What is being asked: Everything from the first line down to the line containing "return FLOOR_RADIUS +" should be reproduced exactly; please include nothing else.

Given data:
>>>

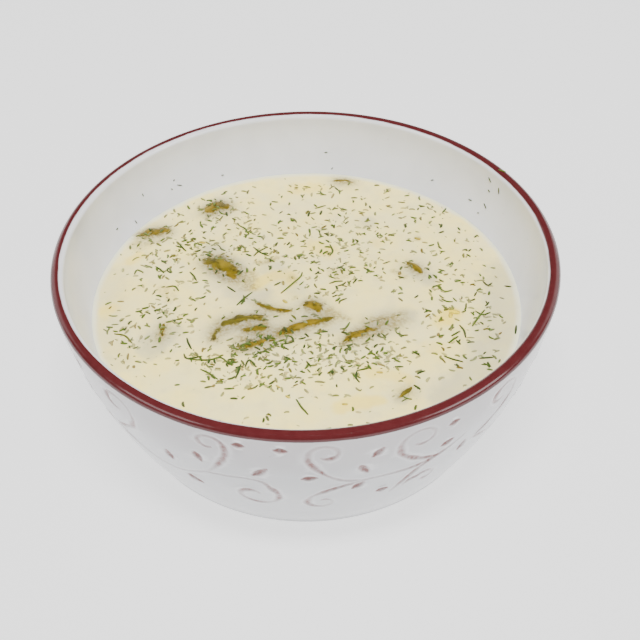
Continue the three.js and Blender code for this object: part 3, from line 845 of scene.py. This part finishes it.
def make_dill_material():
    """Chopped dill and bits, by each piece's tone: green from 0, brown at 1, yellow at 1.6."""
    material, tree, shader = new_material(
        "chopped_dill", Subsurface_Weight=0.1, Subsurface_Scale=0.5 * MM, Roughness=0.45)
    tone = read_attribute(tree, "tone")
    set_shader(tree, shader, tint(
        tree, DILL_DARK,
        (step_between(tree, tone, 0, 0.7), DILL_GREEN),
        (step_between(tree, tone, 0.82, 1), DILL_BROWN),
        (step_between(tree, tone, 1, 1.6), BIT_YELLOW),
        (times(tree, mottle(tree, 0.7), 0.4), DILL_SHADOW),
        (read_attribute(tree, "film"), soup_colour(tree))))
    set_bump(tree, shader, mottle(tree, 0.4, 2, 0, 1), distance=0.05, strength=0.6)
    return material


# ---- Bowl ----


def wall_radius(height):
    """Outer radius of the wall at a height."""
    share = (height - WALL_FOOT_HEIGHT) / (LIP_BASE - WALL_FOOT_HEIGHT)
    curve = 1 - np.maximum(0, 1 - share) ** WALL_CURVE
    spread = (1 - WALL_BULGE) * share + WALL_BULGE * curve
    return WALL_FOOT_RADIUS + (RIM_RADIUS - WALL_FOOT_RADIUS) * spread


def inner_radius(height):
    """Inner radius of the bowl at a height."""
    share = (height - FLOOR_HEIGHT) / (LIP_BASE - FLOOR_HEIGHT)
    curve = 1 - np.maximum(0, 1 - share) ** INNER_CURVE
    return FLOOR_RADIUS + (RIM_RADIUS - LIP_THICKNESS - FLOOR_RADIUS) * curve


def wall_swell(angle, height):
    """How far the hand-pressed wall stands out from a true round one."""
    low, high = UNEVEN_HEIGHTS
    broad = np.sin(3 * angle + 1.1) * np.sin(height / 9)
    slanting = 0.6 * np.sin(5 * angle - height / 13)
    window = ease(WALL_FOOT_HEIGHT, low, height) * ease(LIP_BASE, high, height)
    return WALL_UNEVENNESS * (broad + slanting) * window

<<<

Solved exercise:
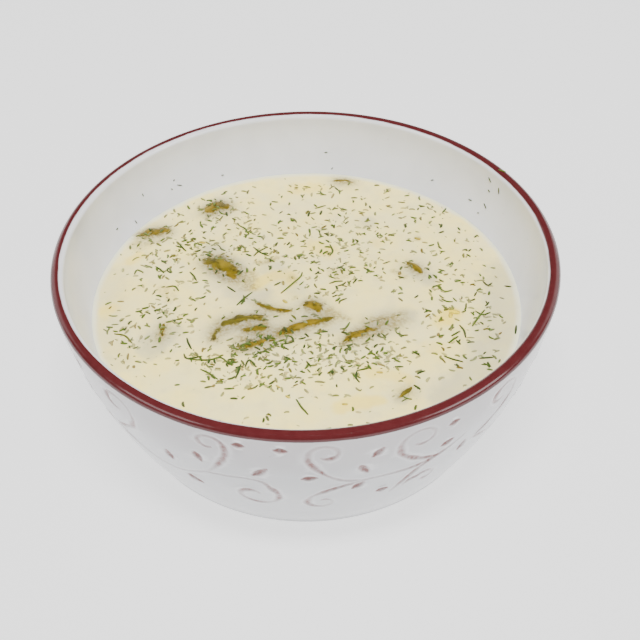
Continue the three.js and Blender code for this object: part 3, from line 845 of scene.py. This part finishes it.
def make_dill_material():
    """Chopped dill and bits, by each piece's tone: green from 0, brown at 1, yellow at 1.6."""
    material, tree, shader = new_material(
        "chopped_dill", Subsurface_Weight=0.1, Subsurface_Scale=0.5 * MM, Roughness=0.45)
    tone = read_attribute(tree, "tone")
    set_shader(tree, shader, tint(
        tree, DILL_DARK,
        (step_between(tree, tone, 0, 0.7), DILL_GREEN),
        (step_between(tree, tone, 0.82, 1), DILL_BROWN),
        (step_between(tree, tone, 1, 1.6), BIT_YELLOW),
        (times(tree, mottle(tree, 0.7), 0.4), DILL_SHADOW),
        (read_attribute(tree, "film"), soup_colour(tree))))
    set_bump(tree, shader, mottle(tree, 0.4, 2, 0, 1), distance=0.05, strength=0.6)
    return material


# ---- Bowl ----


def wall_radius(height):
    """Outer radius of the wall at a height."""
    share = (height - WALL_FOOT_HEIGHT) / (LIP_BASE - WALL_FOOT_HEIGHT)
    curve = 1 - np.maximum(0, 1 - share) ** WALL_CURVE
    spread = (1 - WALL_BULGE) * share + WALL_BULGE * curve
    return WALL_FOOT_RADIUS + (RIM_RADIUS - WALL_FOOT_RADIUS) * spread


def inner_radius(height):
    """Inner radius of the bowl at a height."""
    share = (height - FLOOR_HEIGHT) / (LIP_BASE - FLOOR_HEIGHT)
    curve = 1 - np.maximum(0, 1 - share) ** INNER_CURVE
    return FLOOR_RADIUS + (RIM_RADIUS - LIP_THICKNESS - FLOOR_RADIUS) * curve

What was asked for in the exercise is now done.